The Data Warehouse Development Life Cycle

Distributed Oracle Data Warehouses Master-Slave Oracle Replication

When using Oracle snapshots, developers also have to face the issue of what to do when a slave database becomes unavailable. Should the update proceed to update only the available slave databases, or should the update wait until all slave databases are online and available for updating? If the developer chooses the simpler of the two methods--waiting for all slave databases to be available--then the developer takes the risk that a major failure of one slave database will affect the currency of the other slave databases. The developer will also have to account for the possibility that a transaction may abort due to some shortage of database resources (i.e., shortage in storage area, shortage of available tablespace, and so forth) and the previously made changes to the slave databases will have to be rolled back.
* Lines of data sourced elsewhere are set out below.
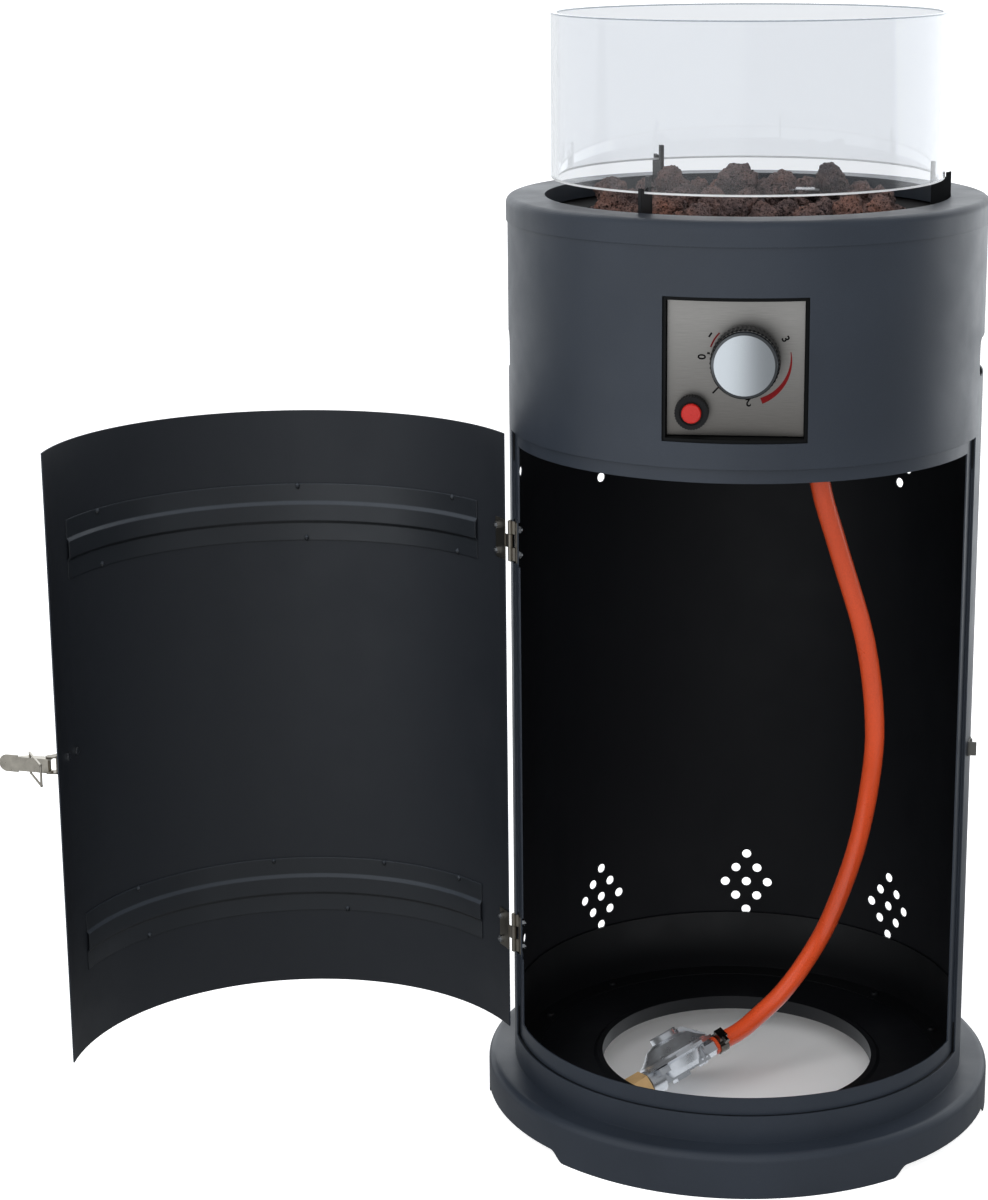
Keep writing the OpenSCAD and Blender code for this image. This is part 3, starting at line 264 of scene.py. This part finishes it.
def bump(mat, height, strength, distance, under=None):
    """Presses a height into the look of a surface, on top of the normal under if there is one."""
    made = node(mat, "ShaderNodeBump", {"Strength": strength, "Distance": distance, "Height": height})
    if under is not None:
        feed(mat, made.inputs["Normal"], under)
    finish_input(mat, "Normal", made.outputs["Normal"])
    return made.outputs["Normal"]


def soft_edges(mat, radius):
    """Rounds the light on sharp edges, as a folded sheet or a cast has them."""
    return node(mat, "ShaderNodeBevel", {"Radius": radius}, samples=4).outputs["Normal"]


def srgb(code):
    """The linear colour of a hex code as it looks on a screen."""
    out = []
    for i in (1, 3, 5):
        c = int(code[i:i + 2], 16) / 255
        out.append(c / 12.92 if c <= 0.04045 else ((c + 0.055) / 1.055) ** 2.4)
    return tuple(out)


def grey(value):
    return (value, value, value)


def scaled(color, factor):
    return tuple(c * factor for c in color)


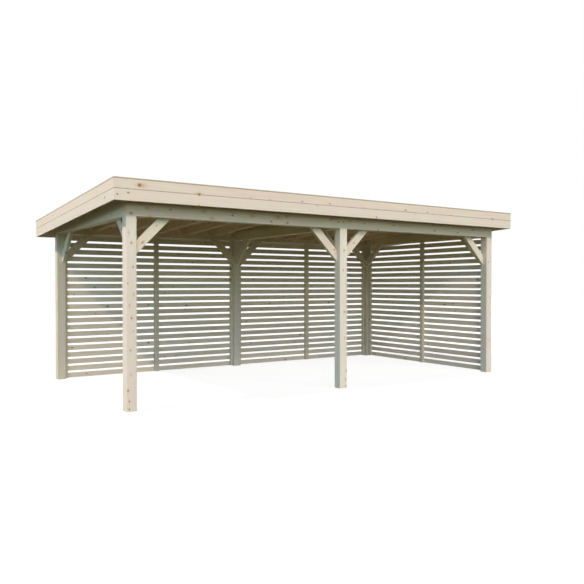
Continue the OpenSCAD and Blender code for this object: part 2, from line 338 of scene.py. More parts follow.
@cache
def ring_group() -> bpy.types.NodeTree:
    """Builds the group for the growth rings and fibres that a planed spruce face shows.

    A ring is where the distance from the pith, over the ring's width, passes a whole number. The pith lies
    beside the board at a place drawn for it and wanders along its length, slowly over a span of 75 mm and
    faster over 2.5 mm. That gives the long arches of a flat sawn face and plain stripes on a quarter sawn
    one. The late wood rises from a third of the way through a ring and ends sharply. Fibres, streaks and the
    drift in tone are noise stretched along the board, from fine to broad.

    Returns:
        The node group, which gives the late wood, the fibres, the slow drift in tone and the height.
    """
    inputs = {"Board": ZERO, "Draw": ZERO, "Push": 0.0, "Width": 3.2 * MM}
    outputs = dict.fromkeys(("Late", "Fibre", "Drift", "Height"), 0.0)
    graph, given, out = open_group("spruce rings", inputs, outputs)
    slow = graph.vector("MULTIPLY", given["Board"], (1.0, 3.0, 3.0))
    wander = graph.times(graph.math("SUBTRACT", graph.noise(slow, 0.9, 1.0), 0.5), 75.0 * MM)
    fine_wander = graph.times(graph.math("SUBTRACT", graph.noise(slow, 6.0, 2.0), 0.5), 2.5 * MM)
    pith = graph.vector("MULTIPLY_ADD", given["Draw"], (0.0, 0.16, 0.08), (0.0, -0.08, 0.02))
    shift = graph.vector("MULTIPLY", given["Draw"], (0.0, 3.1, 0.0))
    home = graph.vector("SUBTRACT", graph.vector("SUBTRACT", given["Board"], shift), pith)
    radial = graph.vector("LENGTH", graph.vector("MULTIPLY", home, (0.0, 1.0, 1.0)))
    pushed = graph.math("ADD", fine_wander, given["Push"])
    distance = graph.math("ADD", graph.math("ADD", radial, wander), pushed)
    phase = graph.math("FRACT", graph.math("DIVIDE", distance, given["Width"]))
    sharp_end = graph.rest(graph.fade(phase, 0.93, 1.0))
    late = graph.times(graph.fade(phase, 0.35, 0.9), sharp_end)
    fibre = graph.noise(graph.vector("MULTIPLY", given["Board"], (0.018, 1.0, 1.0)), 700.0, 3.0, 0.6)
    streak = graph.noise(graph.vector("MULTIPLY", given["Board"], (0.03, 1.0, 1.0)), 60.0, 2.0)
    drift = graph.noise(graph.vector("MULTIPLY", given["Board"], (0.25, 1.0, 1.0)), 7.0, 2.0)
    graph.put(out["Late"], late)
    graph.put(out["Fibre"], graph.line(streak, 0.6, graph.times(fibre, 0.4)))
    graph.put(out["Drift"], drift)
    graph.put(out["Height"], graph.line(late, 0.5, graph.times(fibre, 0.35)))
    return graph.tree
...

On the other hand, if developers choose to propagate changes regardless of availability, the change propagation subsystem must be able to track the changes to each slave database. The most common approach for slave tracking is to have the propagator task reference a change table that keeps a list of all changes and a set of flags to indicate which slave databases have been updated. Only after all of the slave databases are successfully updated will a row be deleted from the change database.

Another popular approach for warehouse replication is to avoid the use of Oracle snapshots and simply copy the tables using the Oracle export/import utility. Updates are achieved by rerunning nightly warehouse population jobs once for each replicated table.